What are the Biggest Wins in Video Poker?
It's hard to say because not every big win will be on record, but in 2018, World Series of Poker player Brett Hanson turned to video poker after losing in the latest tournament as a way to channel his disappointment. Choosing his favourite two video poker machines at Caeser’s Palace Casino in Las Vegas, he started wagering $250 per spin and recorded a $200,000 jackpot win with a royal flush, the odds of that happening being 1/40,000.
A year earlier in 2017, another World Series of Poker player, Kyle Cartwright became a three time jackpot winner while playing video poker, after he won with a hattrick of royal flushes. While he scooped a total of $300,000 ($100,000 each time), he stated that he gambled no more than $9,000 - an incredible feat. Cartwright also correclty stated that while luck is a huge part of video poker, if a player has the right strategy, this can also make a difference and give you a competitive edge.

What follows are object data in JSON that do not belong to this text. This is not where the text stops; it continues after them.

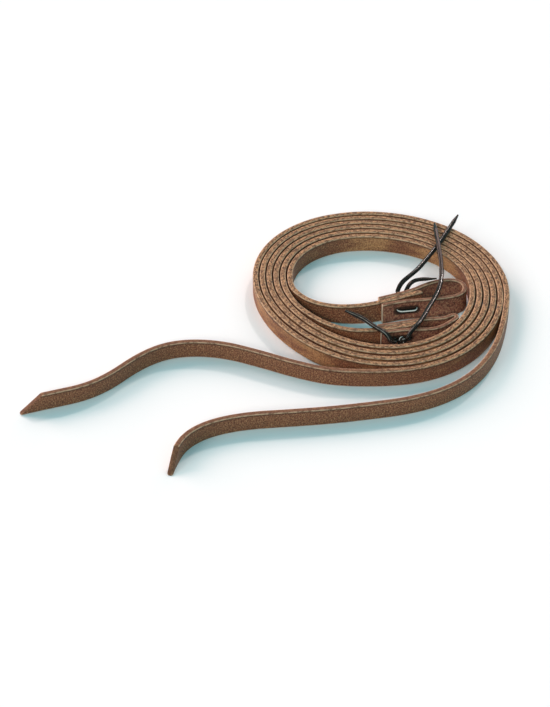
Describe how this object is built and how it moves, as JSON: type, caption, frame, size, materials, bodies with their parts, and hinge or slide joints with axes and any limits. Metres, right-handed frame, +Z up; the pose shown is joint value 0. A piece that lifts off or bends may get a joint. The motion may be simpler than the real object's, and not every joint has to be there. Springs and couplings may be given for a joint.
{
  "type": "split reins",
  "caption": "Heavy leather split reins standing on edge in one nested coil, with folded bit loops laced on by leather ties.",
  "frame": {"origin": "centre of the bottom face of the bounding box, on the ground the reins lie on", "axes": "+Z up, out of the ground; +X to the right along the longest extent and +Y away, with the loose tails pointing to -X"},
  "size_m": [0.4115, 0.3388, 0.0233],
  "materials": {
    "rein_leather": "oiled harness leather, smooth grain faces, lighter raw edges",
    "loop_leather": "oiled harness leather, smooth grain faces, lighter raw edges",
    "tie_leather": "dark waxed latigo lace, semi-gloss"
  },
  "bodies": {
    "rein_b": {"rein_b_strap": "rein_leather", "rein_b_bit_loop": "loop_leather", "rein_b_tie": "tie_leather", "rein_b_tie_short_end": "tie_leather"},
    "rein_a": {"rein_a_strap": "rein_leather", "rein_a_bit_loop": "loop_leather", "rein_a_tie": "tie_leather", "rein_a_tie_long_end": "tie_leather", "rein_a_tie_short_end": "tie_leather"},
    "rein_b_long_tie": {"rein_b_tie_long_end": "tie_leather"}
  },
  "joints": [
    {"name": "rein_a_lift", "type": "slide", "parent": "rein_b", "child": "rein_a", "axis": [0, 0, 1], "range_m": [0, 0.06]},
    {"name": "rein_b_tie_swing", "type": "hinge", "parent": "rein_b", "child": "rein_b_long_tie", "pos_m": [0.11435, -0.01036, 0.012], "axis": [0.8793, -0.4762, 0], "range_deg": [0, 75]}
  ],
  "couplings": [
    {"joint": "rein_b_tie_swing", "follows": "rein_a_lift", "rad_per_m": 21.5}
  ]
}
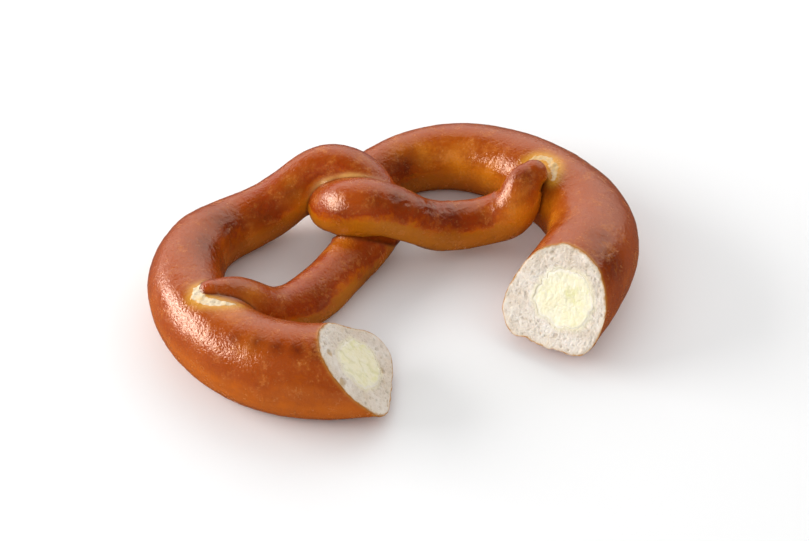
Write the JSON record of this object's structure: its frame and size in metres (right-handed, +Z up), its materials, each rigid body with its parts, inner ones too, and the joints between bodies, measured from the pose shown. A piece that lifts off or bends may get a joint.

Is Video Poker a Good Game for Beginners?
Yes. If you are a player new to poker then video poker is a good way to get to know the hands and to train your brain to spot card combinations quickly. It's a simplified version of traditional poker essentially, so it is less overwhelming for a new player.
There is also less pressure to make decisions before you are ready because you are only playing against the computer, there are no other players waiting on your decision.
In a real casino you often find that the poker tables are exclusive, invite only, or otherwsie have huge buy ins that most people can't afford. This makes video poker the next best thing in this situation too, allowing casinos to offer the game to everyone in some form without having to staff tables that don't make them much money.
You often find big poker players dabbling in video poker too, just for a bit of fun. It's a good way to get a quick fix when you don;t have time for a long session or you want something a little less intense and more laid back.